The worshippers of the formless Brahman without qualities dismiss any statement about its qualities and form as being only metaphors and similes. The worshippers of the formless Brahman with qualities deny its lack of attributes by explaining the Shastras in a different way and dismiss any statement about its form as being only metaphors and similes. The worshippers of the Brahman with form and attributes are up in arms against both of them. We hold all the three views to be narrow, incomplete and born of ignorance. For, those who have realised the formless Brahman and the Brahman with form, how can they hold one view to be true and discard the other as being false and imaginary, and thus abrogate the ultimate evidence of knowledge and confine the infinite. Brahman within the finite? It is true that if we deny the formlessness and the lack of attributes of the Brahman we belittle God. But it is equally true that if we deny the qualities and the form of the Brahman we belittle Him again. God is the Master, the Creator and the Lord. He cannot be tied down to any form; as He is not limited by His form, so also He is not limited by His formlessness. God is all-powerful. If we feign to catch Him in the net of the laws of the physical Nature or of Time and Space and then tell Him, “Though you are infinite, we shall not allow you to be finite, try as you may, you will not succeed, you are bound with our irrefutable logic and arguments like Ferdinand with Prospero’s magic.” What could be more ludicrous, impertinent or ignorant? God is bound neither by His form nor by His formlessness; He reveals Himself in a form to the seeker. God is there in His fullness in that form, yet at the same time pervades the whole universe. For God is beyond time and space, unattainable by any argument; time and space are His toys. He is playing with all beings caught in his net of time and space. But we shall never be able to catch Him in that net. Every time we try to achieve this impossibility with logic and philosophical argument, the Jester eludes the net and stands smiling in front of us, behind us, near us and far from us, spreads out his World Form, and the Form beyond the universe, defeating the intellect. He who says, “I know Him,” knows nothing. He who says, “I know Him yet I do not know Him,” has true knowledge.

 

The World Form

The vision of the World Form is very necessary for an adorer of Shakti, a Karmayogi or one who is missioned to do a specific work as an instrument of the Mover of instruments. He might receive the divine mandate even before he has the vision of the World Spirit but as long as he does not have the vision the mandate is not fully endorsed; it has been registered but not yet authorised.
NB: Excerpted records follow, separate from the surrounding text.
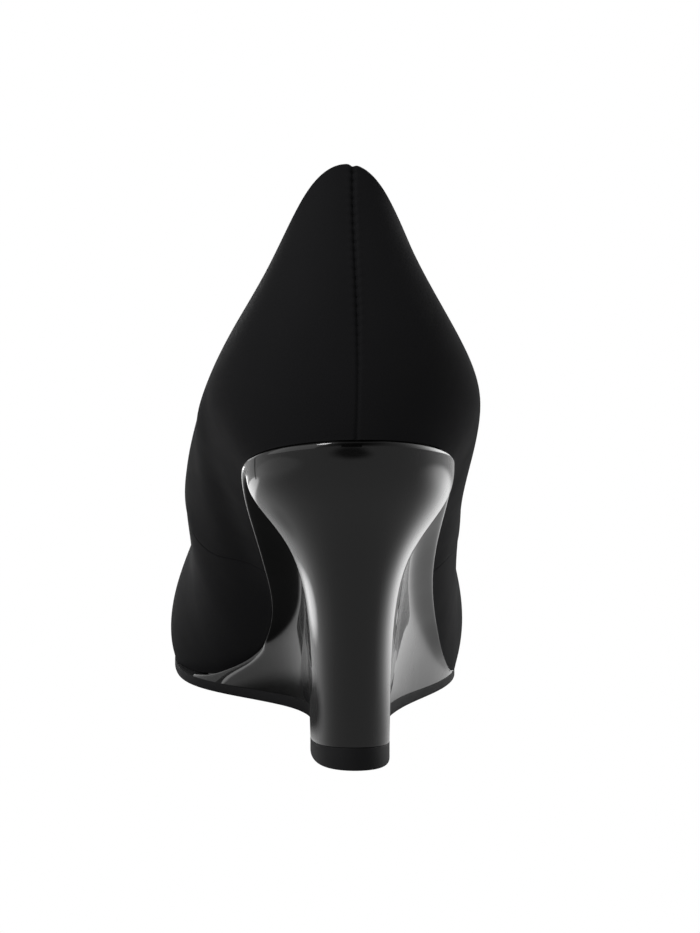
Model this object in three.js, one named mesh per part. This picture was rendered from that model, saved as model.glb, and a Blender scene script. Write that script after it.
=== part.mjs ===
// A woman's right wedge pump, standing empty on its sole.
// Millimetres, +Z up, toe towards +Y, the outer (little toe) side towards +X.
// The origin is the centre of the top piece's face on the floor, under the heel.
import * as THREE from "three";

// Driving sizes
const seatLength = 235; // back of the heel seat to the toe tip, along the floor
const ballWidth = 77; // across the featherline at the ball
const seatWidth = 49.6; // across the heel seat, at its widest
const heelHeight = 80.2; // back of the heel seat above the floor
const backHeight = 63.8; // back seam, from the seat to the top of the collar
const throatHeight = 49.5; // front of the collar above the floor
const toeSpring = 5; // toe tip above the floor, under the outsole
const upperWall = 1.7; // outer leather, backer and lining together
const insoleThickness = 2.2;
const outsoleThickness = 2.6; // under the ball
const waistThickness = 3.5; // the same outsole under the wedge
const outsoleEdge = 0.7; // its lower edge, rounded off
const archRise = 0.6; // the outsole's underside above the floor, between heel and ball
const topPieceBack = 5.6; // thickness of the top piece at its back
const columnWidth = 18.5; // wedge and top piece, across the foot of the heel
const topPieceLength = 32;
const columnSetForward = 9.4; // back of the top piece, ahead of the back of the seat
const wedgeReach = 147; // back of the seat to the wedge's thin front edge
const rimProud = 0.6; // the wedge's rim stands this far outside the upper's edge
const fitGap = 0.3; // between glued pieces

// Resolution of the solids: steps round one side, and steps up or down a wall
const halfRing = 46;
const wedgeHalfRing = 37;
const outsoleHalfRing = 56;
const topPieceHalfRing = 14;
const ribSteps = 13;
const wedgeSteps = 13;
const rimCrowding = 1.6; // above 1, the wedge's rows lie closer together near its rim
const differenceStep = 1e-3; // share of the way round, for directions
const settlingPasses = 40; // of relaxing or halving

// Rows of an outline's table that shape the heel
const heelRows = 3;

// Where the upper meets the sole. A row for each tenth of the way round from heel to toe.
// outer and inner: distance from the centre plane, as a share of ballWidth (of seatWidth in the first
// three rows, which shape the heel seat).
const featherline = [
  { outer: 0.0, inner: 0.0 },
  { outer: 0.31, inner: 0.32 },
  { outer: 0.484, inner: 0.502 },
  { outer: 0.338, inner: 0.318 },
  { outer: 0.331, inner: 0.226 },
  { outer: 0.404, inner: 0.206 },
  { outer: 0.508, inner: 0.415 },
  { outer: 0.51, inner: 0.475 },
  { outer: 0.37, inner: 0.403 },
  { outer: 0.182, inner: 0.227 },
  { outer: -0.026, inner: 0.026 },
];

// The same edge from the side. along: share of seatLength; rise: share of the seat's drop to the ball;
// spring: share of toeSpring.
const seatProfile = [
  { along: 0.0, rise: 1.0, spring: 0 },
  { along: 0.08, rise: 0.931, spring: 0 },
  { along: 0.16, rise: 0.848, spring: 0 },
  { along: 0.255, rise: 0.672, spring: 0 },
  { along: 0.36, rise: 0.45, spring: 0 },
  { along: 0.45, rise: 0.268, spring: 0 },
  { along: 0.54, rise: 0.09, spring: 0 },
  { along: 0.6, rise: 0.022, spring: 0 },
  { along: 0.66, rise: 0.003, spring: 0 },
  { along: 0.7, rise: 0.0, spring: 0 },
  { along: 0.8, rise: 0.0, spring: 0 },
  { along: 0.9, rise: 0.0, spring: 0.22 },
  { along: 1.0, rise: 0.0, spring: 1.0 },
];

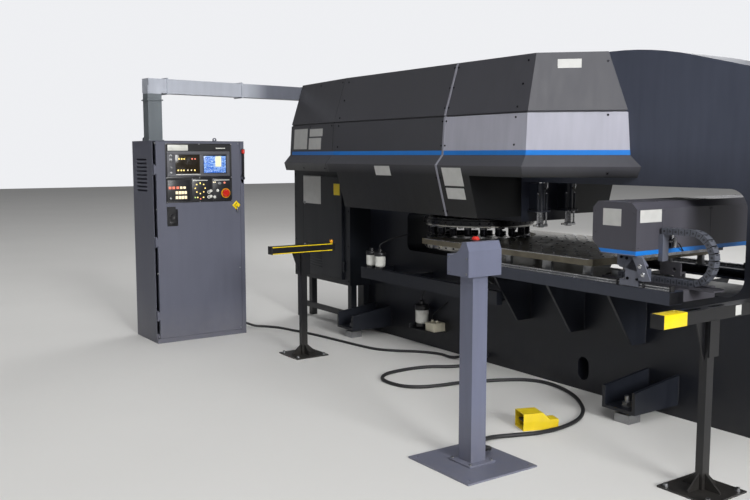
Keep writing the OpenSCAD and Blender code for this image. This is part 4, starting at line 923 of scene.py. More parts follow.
def draw_knobs(work):
    """Four knobs with a pointer in the bezel, a key lock and a small knob below."""
    for z, radius in ((407, 10), (372, 14), (301, 10), (257, 11)):
        panel_disc(work, 44, z, [(12, radius + 3), (15, radius + 3), (15, radius), (27, radius * 0.85),
                                 (28, radius * 0.6)])
        work.bar((panel_face + 27, panel_left + 42.6, panel_low + z - radius * 0.7),
                 (panel_face + 29.5, panel_left + 45.4, panel_low + z + radius * 0.7))
    panel_disc(work, 500, 160, [(3, 14), (8, 14), (8, 10), (20, 9), (21, 6)])
    panel_disc(work, 36, 36, [(3, 10), (14, 9), (15, 6)])


def draw_outlet(work):
    """A blank plate with a round socket and four screws, below the panel."""
    work.bar((-1733, -2068, 1030), (-1729, -1971, 1178))
    work.turned([(0, 30), (7, 28), (7, 22), (3, 21), (3, 4)], (-1729, -2020, 1112), (1, 0, 0), 32)
    work.bar((-1729, -2048, 1046), (-1722, -1992, 1066))
    for y, z in ((-2058, 1040), (-1981, 1040), (-2058, 1168), (-1981, 1168)):
        work.turned([(0, 5), (2.5, 4)], (-1729, y, z), (1, 0, 0), 12)


on_door("panel_knobs", zinc_steel, draw_knobs, 0.6)
on_door("stop_ring", amber_plastic,
        lambda w: panel_disc(w, 558, 72, [(3, 44), (8, 42), (8, 35.4), (3, 35.4)], 40, True), 0.5)
on_door("outlet_plate", dark_plastic, draw_outlet, 1.0)
flats("panel_frame", film,
      ((0, 0, panel_width, 7), (0, 507, panel_width, panel_height), (0, 7, 7, 507),
       (614, 7, panel_width, 507), (7, 206, 614, 224)), -1, 2, 0.6)
fasten("panel_screws", "cabinet_door_body",
       [(panel_face + 2, panel_left + y, panel_low + z, (1, 0, 0))
        for y in (4, 310, 617) for z in (4, 215, 510)], 8, 2.5)

# %% [markdown]
# ## Stacks of drums
# Ball units, punches, dies and lock nuts are all small turned parts that repeat. One Geometry Nodes group
# describes such a part as a stack of drums, each with its heights, radii and finish, and sets it on every
# place.

# %% Tree for stacks of drums
def stack_tree(name, drums):
    """Group that sets a stack of drums on each vertex.

    A drum is its bottom, top, radius below, radius above, sides and finish."""
    tree = new_tree(name)
    given = put(tree, "NodeGroupInput")
    joined = put(tree, "GeometryNodeJoinGeometry")
    for bottom, top, below, above, sides, finish in reversed(drums):
        drum = put(tree, "GeometryNodeMeshCone", {"Vertices": sides, "Radius Bottom": below * MM,
                                                  "Radius Top": above * MM, "Depth": (top - bottom) * MM})
        set_down(tree, joined, drum.outputs["Mesh"], finish, (0.0, 0.0, bottom * MM))
    return repeated(tree, given, joined, outwards(tree))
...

Until that moment, it is a period of training and preparation for his work. Only when he has the vision of the World Spirit, does the real work begin. This vision comes to the sadhaks in different ways according to their nature and their sadhana. In the vision of Kali as the World Spirit, the sadhak perceives a feminine form of incomparable beauty pervading the universe, one yet in multitudinous bodies; her jet black hair spreads out like a compact darkness over the entire sky; the lustre of her scimitar dripping with blood dances everywhere dazzling the eyes; the continuous peal of her dreadful laughter resounds, smashing and crushing world after world in the universe. These words are not simply poetical imagination or a futile attempt to describe a supernatural experience in inadequate human terms. This is self-revelation of Kali; it is the true form of our Mother, the true and simple description without any exaggeration of what has been seen by the eye of Yoga. Arjuna did not have the vision of the World Form of Kali; he had the vision of the World Spirit as Time the Destroyer. It amounts to the same thing. He saw it with his eye of Yoga and not in a trance insensible to the outer consciousness. Rishi Vyasa has described, without any exaggeration, exactly what Arjuna has seen. It is not a dream or imagination but the truth, the living truth.

 

The Form of the Causal World

Three different states of the Self are mentioned in the Scriptures: Prajna, the spirit of the secret superconscient omnipotence whose place is in perfect slumber; Taijasa, the Inhabitant in Luminous Mind, the spirit of the subtle and internal whose place is in dream; Virat, the spirit of the gross and external whose place is in wakefulness. Each status of the spirit is a world in itself: the causal world is in perfect slumber; the subtle and internal world in dream state and the physical world in wakefulness. Whatever is decided in the causal world is reflected in the subtle world beyond our time and space and partially enacted in the physical world according to the laws of the physical world. Sri Krishna told Arjuna, “The sons of Dhritarashtra are already slain by me,” yet there they were on the battlefield, standing in front of him, alive and engaged in fighting. The words of the Godhead are neither a false statement nor a metaphor. He has already slain them in the causal world, otherwise it is impossible to slay them in this world. Our real life is in the causal world; only a shadow of it falls on the physical world. But the laws, time and space, name and form are different on the causal plane. The World Spirit is a form of the causal world which became visible in the physical world to the eye of Yoga.

 

The Eye of Yoga

What is the eye of Yoga? It is not imagination or poetical symbolism. Three different powers of perception are obtained by Yoga: the subtle vision, the direct spiritual awareness and the eye of Yoga. With the subtle vision we see mental images in dream or in wakefulness. By the direct spiritual awareness we see in trance the images and symbolical figures of the names and forms belonging to the subtle and the causal worlds reflected in our inner mental sky. With the eye of Yoga we perceive the names and forms of the causal worlds in trance as well as with our physical eyes. If anything invisible to the physical eye becomes visible to it then it must be understood as an effect of the eye of Yoga. Arjuna saw the World Spirit in the causal world in waking state with the eye of Yoga and was delivered from doubt. The vision of the World Spirit, though not a truth perceptible to the senses of the physical world, is greater than any physical truth — it is not a fiction or an illusion, neither is it a poetical symbol.